★★★★☆

The murder of Tupac Shakur in 1996, and the subsequent killing of Biggie Smalls the following year, are so important to the history of hip hop – the former inspiring a thousand conspiracy theories – that it is fair to describe them as mythic. Returning to the scene of his 2002 documentary, Biggie & Tupac, Nick Broomfield re-examines the legendary rivalry between the pair and the role of Death Row Records producer Suge Knight and the LAPD in their deaths.

If there is a centre to Broomfield’s film, it is former LAPD officer Russell Poole, who was discredited by colleagues after he investigated and presented evidence that fellow officers were at least complicit in, if not directly involved with, the murders of both rappers. Here, Broomfield presents a compellingly bleak case for individual and institutional police corruption at every level of the force, and its centre, a man of integrity whose search for the truth and evidently naive belief in his oath of office cost him his career.

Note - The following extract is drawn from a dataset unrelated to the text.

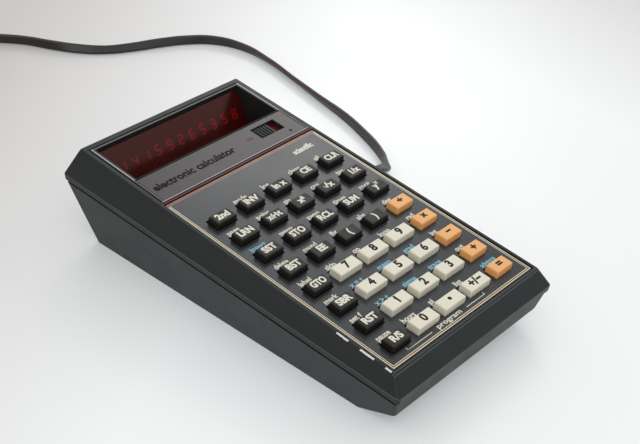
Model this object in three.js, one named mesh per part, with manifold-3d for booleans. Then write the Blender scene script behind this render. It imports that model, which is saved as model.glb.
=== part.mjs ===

Understandably, Last Man Standing assumes a familiarity with Biggie and Tupac’s deaths, though viewers unfamiliar with the who’s who of 90s West Coast hip hop may struggle with its numerous passing references to the central figures of the scene, let alone the shifting gang-related alliances of key players Tupac and Knight’s rivalry with the East Coast label Bad Boy Records and its owner Sean Combs. Nevertheless, while a grounding in the historical context might help to clarify historical details, the film’s themes are crystal clear, Broomfield should be commended for complemented and expand upon his earlier work, rather that treading over old ground.

Part of what is so brilliant about the film is the way that it tackles so many of the reactionary, media-fuelled bugbears about hip hop, such as its misogyny, the glorification of violence and links to violent crime. But instead of pearl clutching, Last Man Standing offers nuance and context, understanding 90s hip hop culture as something that was often brutal and even ugly – given figure by the numerous examples of extreme misogyny and exploitation of women under the purview of Death Row – but also a space for expression for deeply intelligent artists who had few other avenues for their creativity.

The best description of TV series The Wire I ever heard was that its brilliance lies in its demonstration that a single crime gives you access to an understanding of every level of society. From the gangsters slinging heroin, to the addicts on the streets, to the cops policing those streets, to the city officials overseeing social decline, and the politicians and their corrupt cronies benefiting from the misery of those beneath them, one crime can provide a perspective on a society in its totality. That spirit of crime-as-social-synecdoche is very much evident in Last Man Standing. Broomfield’s triumph is in reimagining Biggie and Tupac’s murders out of their mythology and into a new context in which they are emblematic of a social malaise characterised by toxic masculinity, misogyny, racism, and police corruption.